Define success as business impact (MAPE improvement, margin lift, conversion increase). Track weekly during pilot against pre-pilot baseline. [src2]

Wrong: Deploying models without MLOps infrastructure

Within 2–3 months, seasonal shifts degrade the model silently. 85% of ML models never make it to sustained production because of this. [src6]

Correct: Build MLOps pipeline in parallel with the pilot

Start automated retraining, drift monitoring, and rollback during the pilot phase. A model without monitoring is a liability, not an asset. [src6]

Wrong: Building custom models when vendor platforms exist

Engineering teams spend 12–18 months building custom forecasting that performs marginally better while competitors deploy vendor solutions in 3 months. [src4]

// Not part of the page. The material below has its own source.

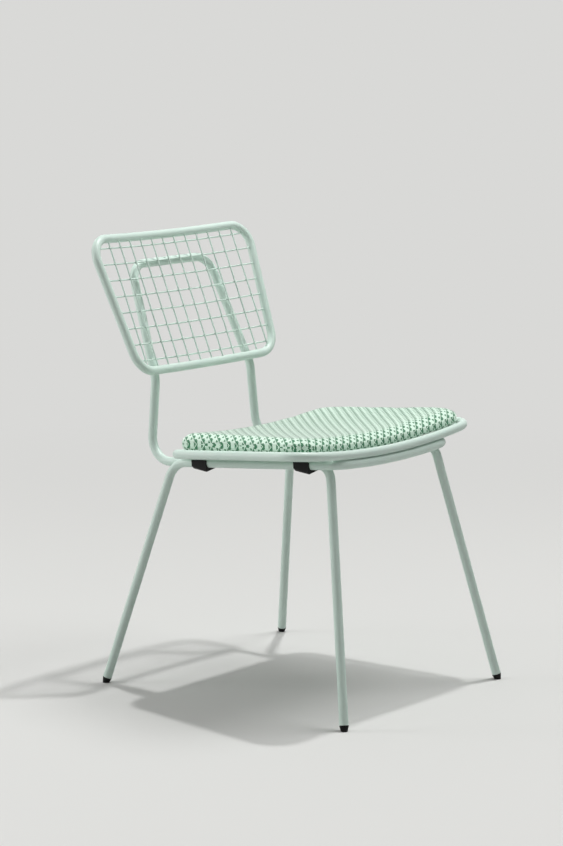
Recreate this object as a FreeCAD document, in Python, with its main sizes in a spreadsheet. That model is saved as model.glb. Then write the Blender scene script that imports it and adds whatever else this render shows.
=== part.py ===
import FreeCAD, Part
import Sketcher
import math
import os

from FreeCAD import Placement, Rotation, Vector

# Stacking side chair of bent steel tube with a wire mesh seat, a wire mesh backrest and a loose seat cushion.
# X runs across the chair, the front faces -Y and Z is up. The origin is on the floor at the middle of the plan.

SIZES = [
    ("tube_diameter", 16.0),
    ("tube_wall", 1.5),
    ("rim_diameter", 16.0),
    ("rim_wall", 1.5),
    ("wire_diameter", 3.0),
    ("joint_gap", 0.1),
    ("mesh_pitch", 30.5),
    ("seat_centre_y", -63.6),
    ("seat_centre_z", 431.4),
    ("seat_tilt", 5.7),
    ("seat_bend_radius", 1650.0),
    ("seat_depth", 334.5),
    ("seat_front_width", 488.0),
    ("seat_rear_width", 423.0),
    ("seat_front_corner", 45.0),
    ("seat_rear_corner", 38.0),
    ("seat_long_wires", 14),
    ("seat_cross_wires", 10),
    ("back_centre_y", 253.1),
    ("back_centre_z", 674.3),
    ("back_tilt", 23.2),
    ("back_bend_radius", 1600.0),
    ("back_height", 252.0),
    ("back_top_width", 430.5),
    ("back_bottom_width", 374.5),
    ("back_top_corner", 40.0),
    ("back_bottom_corner", 42.0),
    ("back_mesh_rise", 0.95),
    ("back_mesh_lead", 2.5),
    ("back_upright_wires", 12),
    ("back_cross_wires", 8),
    ("inner_rail_x", 148.0),
    ("front_foot_x", 224.5),
    ("front_foot_y", -302.0),
    ("rear_foot_x", 249.0),
    ("rear_foot_y", 229.0),
    ("front_leg_gap", 6.8),
    ("front_elbow_radius", 30.0),
    ("front_bar_corner", 35.0),
    ("rear_elbow_overhang", 33.9),
    ("rear_elbow_radius", 38.0),
    ("upright_overhang", 104.3),
    ("upright_bend_radius", 44.0),
    ("hoop_bend_drop", 12.5),
    ("hoop_bend_radius", 60.0),
    ("hoop_bend_width", 263.0),
    ("hoop_top_width", 210.0),
    ("hoop_corner_radius", 38.0),
    ("hoop_rim_gap", 0.5),
    ("hoop_wire_row", 2),
    ("foot_height", 10.0),
    ("foot_base_radius", 5.0),
    ("foot_collar", 1.6),
    ("foot_stem_length", 18.0),
    ("foot_stem_clearance", 0.2),
    ("saddle_length", 33.0),
    ("saddle_wall", 2.6),
    ("saddle_lip_rise", 0.8),
    ("saddle_clearance", 0.15),
    ("saddle_front_depth", 6.2),
    ("saddle_rear_depth", 1.0),
    ("saddle_front_bevel", 1.5),
    ("saddle_rear_bevel", 5.0),
    ("saddle_wall_height", 7.0),
    ("rear_saddle_setback", 34.0),
    ("cushion_clearance", 0.5),
    ("cushion_thickness", 28.0),
    ("cushion_edge_radius", 9.0),
    ("cushion_cover", 1.2),
    ("cushion_rest_gap", 0.3),
]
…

Correct: Vendor AI for standard use cases, custom only for differentiation

Use pre-built retail AI for standard use cases. Custom models only when the use case creates a competitive moat that no vendor can replicate. [src4]

When This Matters

Use when a retailer needs to actually deploy AI capabilities — train the models, set up the pipelines, configure the monitoring, and measure the business impact. This is the execution recipe, not a strategy document. Requires historical transactional data and cloud ML platform access as inputs; produces running ML pipelines with automated retraining as output.